>> start

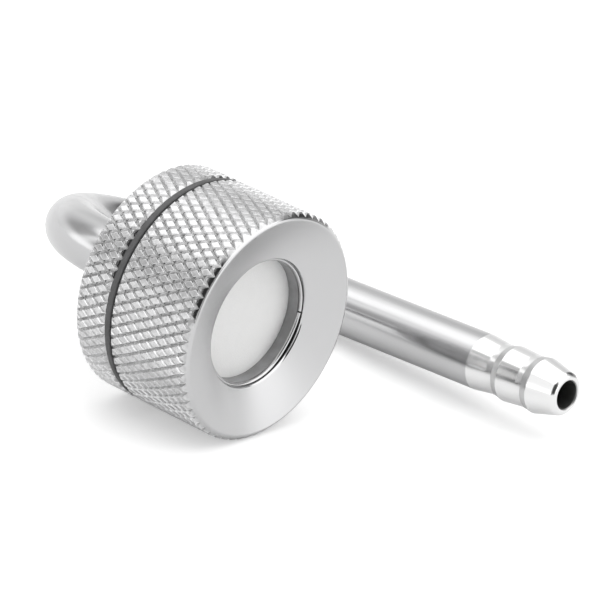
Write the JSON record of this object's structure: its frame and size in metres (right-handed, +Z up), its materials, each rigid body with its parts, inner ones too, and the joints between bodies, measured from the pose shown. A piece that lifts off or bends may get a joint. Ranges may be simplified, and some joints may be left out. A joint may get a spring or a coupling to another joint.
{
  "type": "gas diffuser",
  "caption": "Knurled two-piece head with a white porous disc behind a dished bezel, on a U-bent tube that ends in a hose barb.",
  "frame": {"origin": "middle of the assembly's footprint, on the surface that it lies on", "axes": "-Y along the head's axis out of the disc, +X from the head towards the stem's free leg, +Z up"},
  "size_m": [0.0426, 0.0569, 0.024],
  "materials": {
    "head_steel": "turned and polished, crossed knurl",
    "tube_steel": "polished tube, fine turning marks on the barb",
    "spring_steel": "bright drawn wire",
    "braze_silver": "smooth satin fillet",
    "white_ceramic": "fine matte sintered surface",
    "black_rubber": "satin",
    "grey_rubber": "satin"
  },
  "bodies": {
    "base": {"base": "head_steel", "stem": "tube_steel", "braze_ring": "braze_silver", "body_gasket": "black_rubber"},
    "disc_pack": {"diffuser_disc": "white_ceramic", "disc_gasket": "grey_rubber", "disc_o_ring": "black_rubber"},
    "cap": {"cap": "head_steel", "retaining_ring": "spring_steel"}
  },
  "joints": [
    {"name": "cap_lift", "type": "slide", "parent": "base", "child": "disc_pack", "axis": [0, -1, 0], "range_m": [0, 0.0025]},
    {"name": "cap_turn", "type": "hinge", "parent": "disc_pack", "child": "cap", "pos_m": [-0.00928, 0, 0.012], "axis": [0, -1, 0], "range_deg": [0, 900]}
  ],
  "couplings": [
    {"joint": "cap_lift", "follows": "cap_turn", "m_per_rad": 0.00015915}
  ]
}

>> end

- _Challenge_
Extract each line of the listing above, copying it word for word.

- _Complete output_
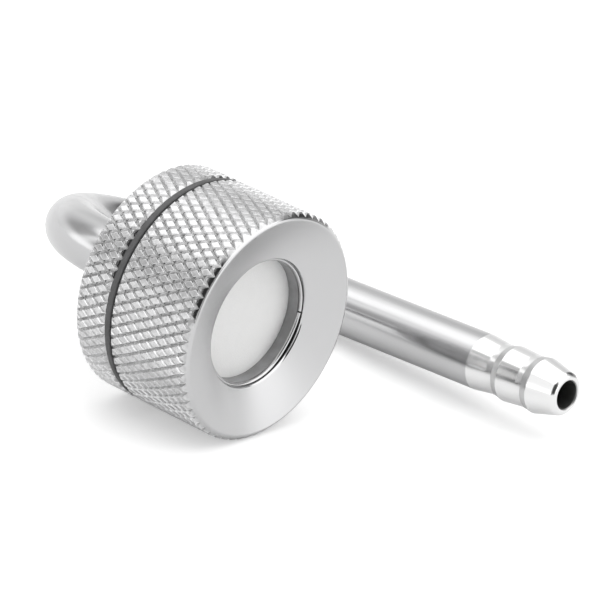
Write the JSON record of this object's structure: its frame and size in metres (right-handed, +Z up), its materials, each rigid body with its parts, inner ones too, and the joints between bodies, measured from the pose shown. A piece that lifts off or bends may get a joint. Ranges may be simplified, and some joints may be left out. A joint may get a spring or a coupling to another joint.
{
  "type": "gas diffuser",
  "caption": "Knurled two-piece head with a white porous disc behind a dished bezel, on a U-bent tube that ends in a hose barb.",
  "frame": {"origin": "middle of the assembly's footprint, on the surface that it lies on", "axes": "-Y along the head's axis out of the disc, +X from the head towards the stem's free leg, +Z up"},
  "size_m": [0.0426, 0.0569, 0.024],
  "materials": {
    "head_steel": "turned and polished, crossed knurl",
    "tube_steel": "polished tube, fine turning marks on the barb",
    "spring_steel": "bright drawn wire",
    "braze_silver": "smooth satin fillet",
    "white_ceramic": "fine matte sintered surface",
    "black_rubber": "satin",
    "grey_rubber": "satin"
  },
  "bodies": {
    "base": {"base": "head_steel", "stem": "tube_steel", "braze_ring": "braze_silver", "body_gasket": "black_rubber"},
    "disc_pack": {"diffuser_disc": "white_ceramic", "disc_gasket": "grey_rubber", "disc_o_ring": "black_rubber"},
    "cap": {"cap": "head_steel", "retaining_ring": "spring_steel"}
  },
  "joints": [
    {"name": "cap_lift", "type": "slide", "parent": "base", "child": "disc_pack", "axis": [0, -1, 0], "range_m": [0, 0.0025]},
    {"name": "cap_turn", "type": "hinge", "parent": "disc_pack", "child": "cap", "pos_m": [-0.00928, 0, 0.012], "axis": [0, -1, 0], "range_deg": [0, 900]}
  ],
  "couplings": [
    {"joint": "cap_lift", "follows": "cap_turn", "m_per_rad": 0.00015915}
  ]
}